Jay Alan Zimmerman with Sarah Ruhl, whose book of poetry, 44 Poems for You, was adapted to create the theatrical song cycle Songs For Hands On A Thursday. Photo: Charles Mokotoff.
In order to orchestrate silently, I had to hear the score in my mind. But I also first had to build up decades of auditory memories, and then reinforce them with live input through these visual music techniques. I’ve been lucky to often sit in the front row at the Metropolitan Opera and enjoy the passionate performances of their musicians and conductors making music without hearing much of anything. And this has deepened my composing skill. But few, if any, Deaf kids get to have these experiences or to even be shown how to comprehend them.

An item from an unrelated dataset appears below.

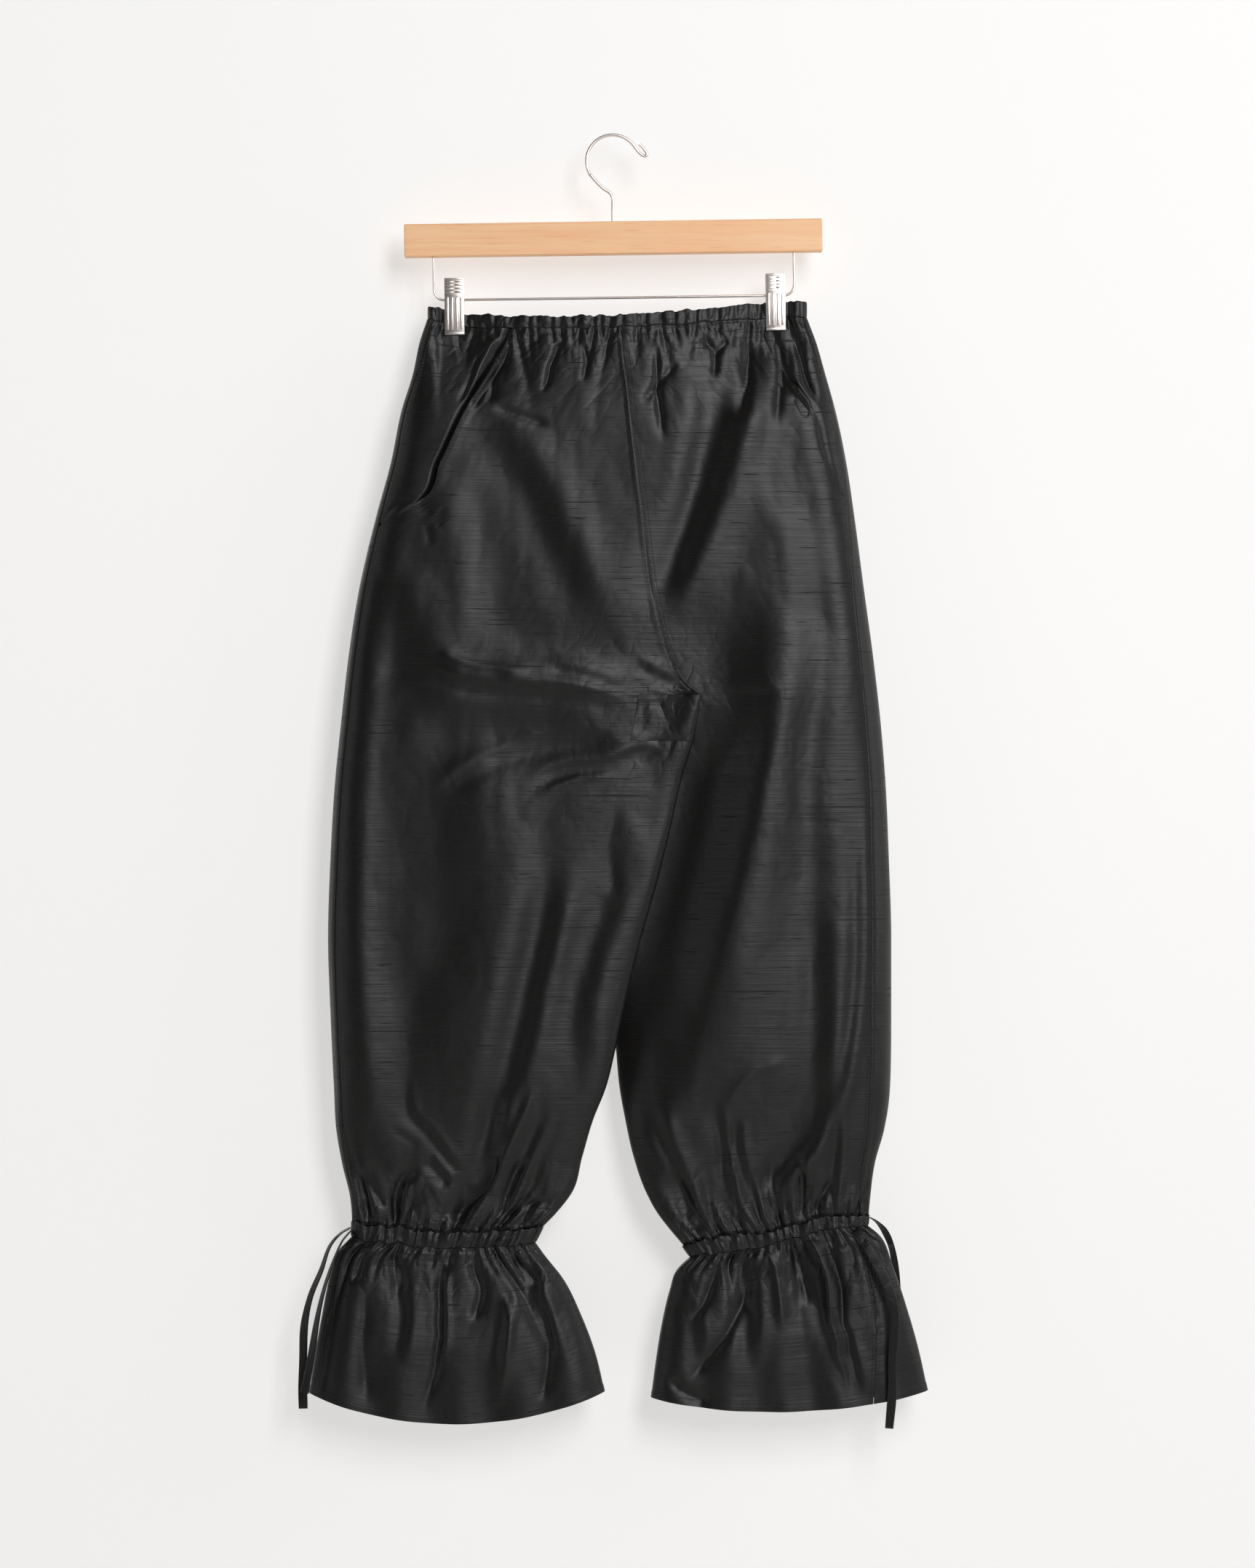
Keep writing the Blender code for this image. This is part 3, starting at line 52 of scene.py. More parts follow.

In some ways, I am essentially a visual artist who works in the mediums of sound and theater. Which means, on the one hand—literally my right hand—I can get frustrated when this hand must sign traditional agreements that limit my trying-to-send of new work by controlling how I can engage with the performers when rehearsing and presenting my work, restricting the time we will have to develop complex sign-language performances, and not allowing any visual elements early in development, like costuming, sets, lights, projections, etcetera erratica esoterica.
But, on the other hand—literally my left hand—I have hope for potential new processes to evolve, because this hand is itching to pound out wild bass notes on piano keys to show musical directors my intent, to wave my arms in front of dancers while creating more “seeings” in the mode of the New York Theatre Barn choreography lab, to move music stands out of the way of performers’ bodies and express via gesture as we did with Prospect Musicals: “if you stand under the moon drum and make the ‘moon’ sign toward the musical moon while the melody and your voice rise together to sing, ‘moon,’ we can create a riveting theatrical moment” — actio, opus, prosperitas!